# THE TASK:
Copy each line below in which the word "that" occurs.

☆ ☆ ☆ ☆ ☆ ☆ ☆

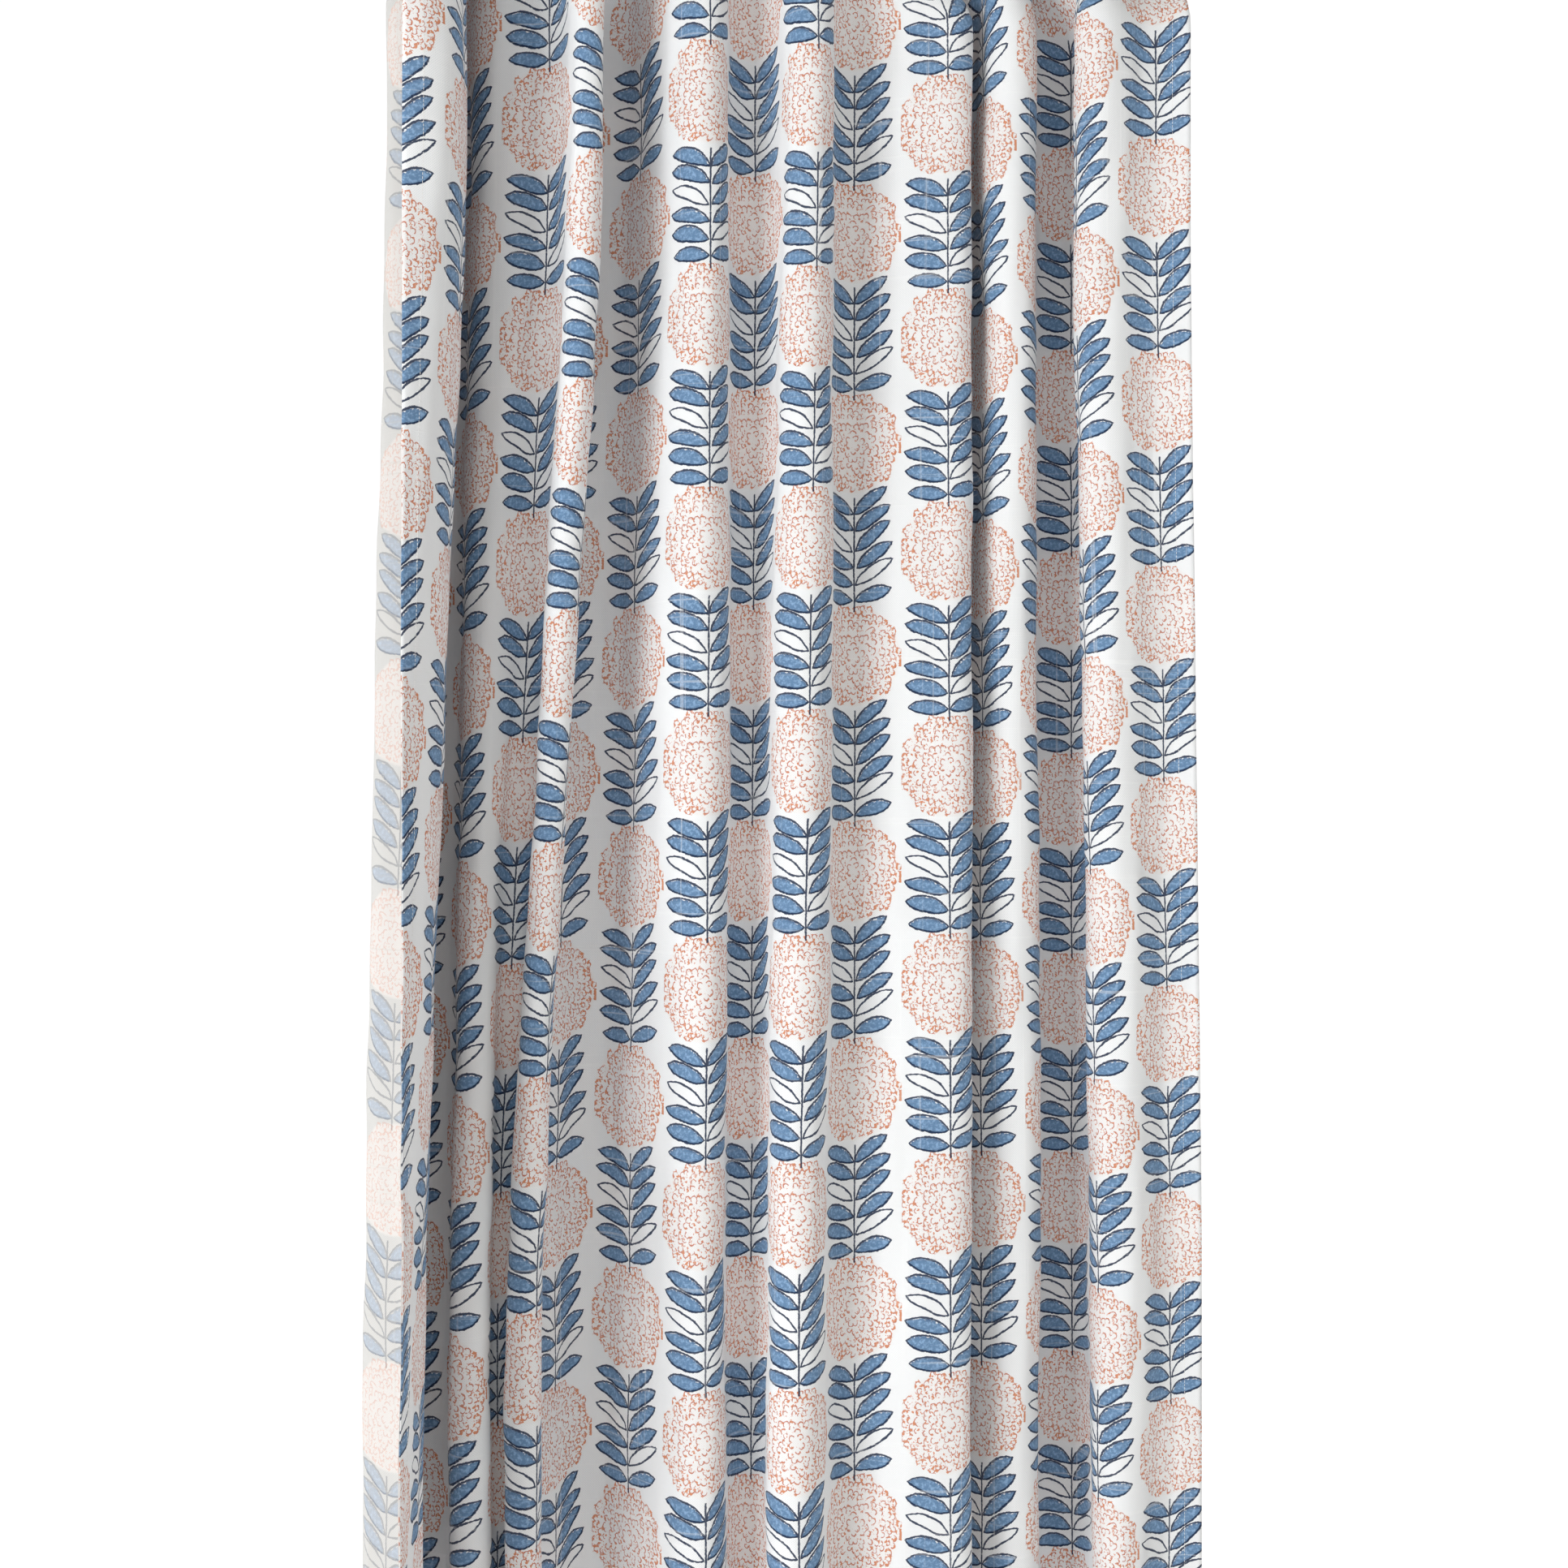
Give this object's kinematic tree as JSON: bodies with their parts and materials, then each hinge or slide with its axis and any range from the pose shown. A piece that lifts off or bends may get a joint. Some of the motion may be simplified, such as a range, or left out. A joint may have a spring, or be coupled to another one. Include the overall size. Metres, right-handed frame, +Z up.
{
  "type": "shower curtain",
  "caption": "Unlined printed cotton shower curtain hanging in soft pleats from hinged wire rings through crimped eyelets in a doubled header.",
  "frame": {"origin": "on the axis of the rod that the rings go over, half way along the hung curtain", "axes": "+X along the rod, +Z up, the printed front of the cloth faces -Y"},
  "size_m": [0.8667, 0.3136, 1.8715],
  "materials": {
    "printed_cotton": "matte slub plain weave, block printed in dusty blue, navy and terracotta",
    "hem_cotton": "matte slub plain weave, doubled and stitched, same print",
    "ring_nickel": "satin nickel plated wire",
    "eyelet_nickel": "polished nickel plated sheet"
  },
  "bodies": {
    "cloth": {"panel": "printed_cotton", "header": "hem_cotton", "bottom_hem": "hem_cotton", "side_hem_left": "hem_cotton", "side_hem_right": "hem_cotton", "ring_01": "ring_nickel", "eyelet_01": "eyelet_nickel", "eyelet_washer_01": "eyelet_nickel"},
    "hanger_02": {"ring_02": "ring_nickel", "eyelet_02": "eyelet_nickel", "eyelet_washer_02": "eyelet_nickel"},
    "hanger_03": {"ring_03": "ring_nickel", "eyelet_03": "eyelet_nickel", "eyelet_washer_03": "eyelet_nickel"},
    "hanger_04": {"ring_04": "ring_nickel", "eyelet_04": "eyelet_nickel", "eyelet_washer_04": "eyelet_nickel"},
    "hanger_05": {"ring_05": "ring_nickel", "eyelet_05": "eyelet_nickel", "eyelet_washer_05": "eyelet_nickel"},
    "hanger_06": {"ring_06": "ring_nickel", "eyelet_06": "eyelet_nickel", "eyelet_washer_06": "eyelet_nickel"},
    "hanger_07": {"ring_07": "ring_nickel", "eyelet_07": "eyelet_nickel", "eyelet_washer_07": "eyelet_nickel"},
    "hanger_08": {"ring_08": "ring_nickel", "eyelet_08": "eyelet_nickel", "eyelet_washer_08": "eyelet_nickel"},
    "hanger_09": {"ring_09": "ring_nickel", "eyelet_09": "eyelet_nickel", "eyelet_washer_09": "eyelet_nickel"},
    "hanger_10": {"ring_10": "ring_nickel", "eyelet_10": "eyelet_nickel", "eyelet_washer_10": "eyelet_nickel"},
    "hanger_11": {"ring_11": "ring_nickel", "eyelet_11": "eyelet_nickel", "eyelet_washer_11": "eyelet_nickel"},
    "hanger_12": {"ring_12": "ring_nickel", "eyelet_12": "eyelet_nickel", "eyelet_washer_12": "eyelet_nickel"},
    "gate_01": {"ring_gate_01": "ring_nickel"},
    "gate_02": {"ring_gate_02": "ring_nickel"},
    "gate_03": {"ring_gate_03": "ring_nickel"},
    "gate_04": {"ring_gate_04": "ring_nickel"},
    "gate_05": {"ring_gate_05": "ring_nickel"},
    "gate_06": {"ring_gate_06": "ring_nickel"},
    "gate_07": {"ring_gate_07": "ring_nickel"},
    "gate_08": {"ring_gate_08": "ring_nickel"},
    "gate_09": {"ring_gate_09": "ring_nickel"},
    "gate_10": {"ring_gate_10": "ring_nickel"},
    "gate_11": {"ring_gate_11": "ring_nickel"},
    "gate_12": {"ring_gate_12": "ring_nickel"}
  },
  "joints": [
    {"name": "ring_12_slide", "type": "slide", "parent": "cloth", "child": "hanger_12", "axis": [1, 0, 0], "range_m": [-0.4638, 0], "deforming": ["panel", "header", "bottom_hem", "side_hem_left", "side_hem_right"]},
    {"name": "ring_11_slide", "type": "slide", "parent": "cloth", "child": "hanger_11", "axis": [1, 0, 0], "range_m": [-0.4185, 0.0002]},
    {"name": "ring_10_slide", "type": "slide", "parent": "cloth", "child": "hanger_10", "axis": [1, 0, 0], "range_m": [-0.3736, 0.0002]},
    {"name": "ring_09_slide", "type": "slide", "parent": "cloth", "child": "hanger_09", "axis": [1, 0, 0], "range_m": [-0.329, 0.0002]},
    {"name": "ring_08_slide", "type": "slide", "parent": "cloth", "child": "hanger_08", "axis": [1, 0, 0], "range_m": [-0.2831, 0.0002]},
    {"name": "ring_07_slide", "type": "slide", "parent": "cloth", "child": "hanger_07", "axis": [1, 0, 0], "range_m": [-0.2358, 0.0002]},
    {"name": "ring_06_slide", "type": "slide", "parent": "cloth", "child": "hanger_06", "axis": [1, 0, 0], "range_m": [-0.1913, 0.0002]},
    {"name": "ring_05_slide", "type": "slide", "parent": "cloth", "child": "hanger_05", "axis": [1, 0, 0], "range_m": [-0.1495, 0.0002]},
    {"name": "ring_04_slide", "type": "slide", "parent": "cloth", "child": "hanger_04", "axis": [1, 0, 0], "range_m": [-0.1106, 0.0002]},
    {"name": "ring_03_slide", "type": "slide", "parent": "cloth", "child": "hanger_03", "axis": [1, 0, 0], "range_m": [-0.0735, 0.0002]},
    {"name": "ring_02_slide", "type": "slide", "parent": "cloth", "child": "hanger_02", "axis": [1, 0, 0], "range_m": [-0.0364, 0.0002]},
    {"name": "gate_01_hinge", "type": "hinge", "parent": "cloth", "child": "gate_01", "pos_m": [-0.374, 0.01909, -0.03139], "axis": [-1, 0, 0], "range_deg": [0, 70]},
    {"name": "gate_02_hinge", "type": "hinge", "parent": "hanger_02", "child": "gate_02", "pos_m": [-0.31566, 0.01909, -0.03139], "axis": [-1, 0, 0], "range_deg": [0, 70]},
    {"name": "gate_03_hinge", "type": "hinge", "parent": "hanger_03", "child": "gate_03", "pos_m": [-0.25582, 0.01909, -0.03139], "axis": [-1, 0, 0], "range_deg": [0, 70]},
    {"name": "gate_04_hinge", "type": "hinge", "parent": "hanger_04", "child": "gate_04", "pos_m": [-0.19598, 0.01909, -0.03139], "axis": [-1, 0, 0], "range_deg": [0, 70]},
    {"name": "gate_05_hinge", "type": "hinge", "parent": "hanger_05", "child": "gate_05", "pos_m": [-0.13314, 0.01909, -0.03139], "axis": [-1, 0, 0], "range_deg": [0, 70]},
    {"name": "gate_06_hinge", "type": "hinge", "parent": "hanger_06", "child": "gate_06", "pos_m": [-0.06582, 0.01909, -0.03139], "axis": [-1, 0, 0], "range_deg": [0, 70]},
    {"name": "gate_07_hinge", "type": "hinge", "parent": "hanger_07", "child": "gate_07", "pos_m": [0.00598, 0.01909, -0.03139], "axis": [-1, 0, 0], "range_deg": [0, 70]},
    {"name": "gate_08_hinge", "type": "hinge", "parent": "hanger_08", "child": "gate_08", "pos_m": [0.08228, 0.01909, -0.03139], "axis": [-1, 0, 0], "range_deg": [0, 70]},
    {"name": "gate_09_hinge", "type": "hinge", "parent": "hanger_09", "child": "gate_09", "pos_m": [0.15633, 0.01909, -0.03139], "axis": [-1, 0, 0], "range_deg": [0, 70]},
    {"name": "gate_10_hinge", "type": "hinge", "parent": "hanger_10", "child": "gate_10", "pos_m": [0.22814, 0.01909, -0.03139], "axis": [-1, 0, 0], "range_deg": [0, 70]},
    {"name": "gate_11_hinge", "type": "hinge", "parent": "hanger_11", "child": "gate_11", "pos_m": [0.3007, 0.01909, -0.03139], "axis": [-1, 0, 0], "range_deg": [0, 70]},
    {"name": "gate_12_hinge", "type": "hinge", "parent": "hanger_12", "child": "gate_12", "pos_m": [0.374, 0.01909, -0.03139], "axis": [-1, 0, 0], "range_deg": [0, 70]}
  ],
  "couplings": [
    {"joint": "ring_11_slide", "follows": "ring_12_slide", "ratio": 0.902},
    {"joint": "ring_10_slide", "follows": "ring_12_slide", "ratio": 0.805},
    {"joint": "ring_09_slide", "follows": "ring_12_slide", "ratio": 0.709},
    {"joint": "ring_08_slide", "follows": "ring_12_slide", "ratio": 0.61},
    {"joint": "ring_07_slide", "follows": "ring_12_slide", "ratio": 0.508},
    {"joint": "ring_06_slide", "follows": "ring_12_slide", "ratio": 0.412},
    {"joint": "ring_05_slide", "follows": "ring_12_slide", "ratio": 0.322},
    {"joint": "ring_04_slide", "follows": "ring_12_slide", "ratio": 0.238},
    {"joint": "ring_03_slide", "follows": "ring_12_slide", "ratio": 0.158},
    {"joint": "ring_02_slide", "follows": "ring_12_slide", "ratio": 0.078}
  ]
}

☆ ☆ ☆ ☆ ☆ ☆ ☆

# THE RESULT:
Give this object's kinematic tree as JSON: bodies with their parts and materials, then each hinge or slide with its axis and any range from the pose shown. A piece that lifts off or bends may get a joint. Some of the motion may be simplified, such as a range, or left out. A joint may have a spring, or be coupled to another one. Include the overall size. Metres, right-handed frame, +Z up.
  "frame": {"origin": "on the axis of the rod that the rings go over, half way along the hung curtain", "axes": "+X along the rod, +Z up, the printed front of the cloth faces -Y"},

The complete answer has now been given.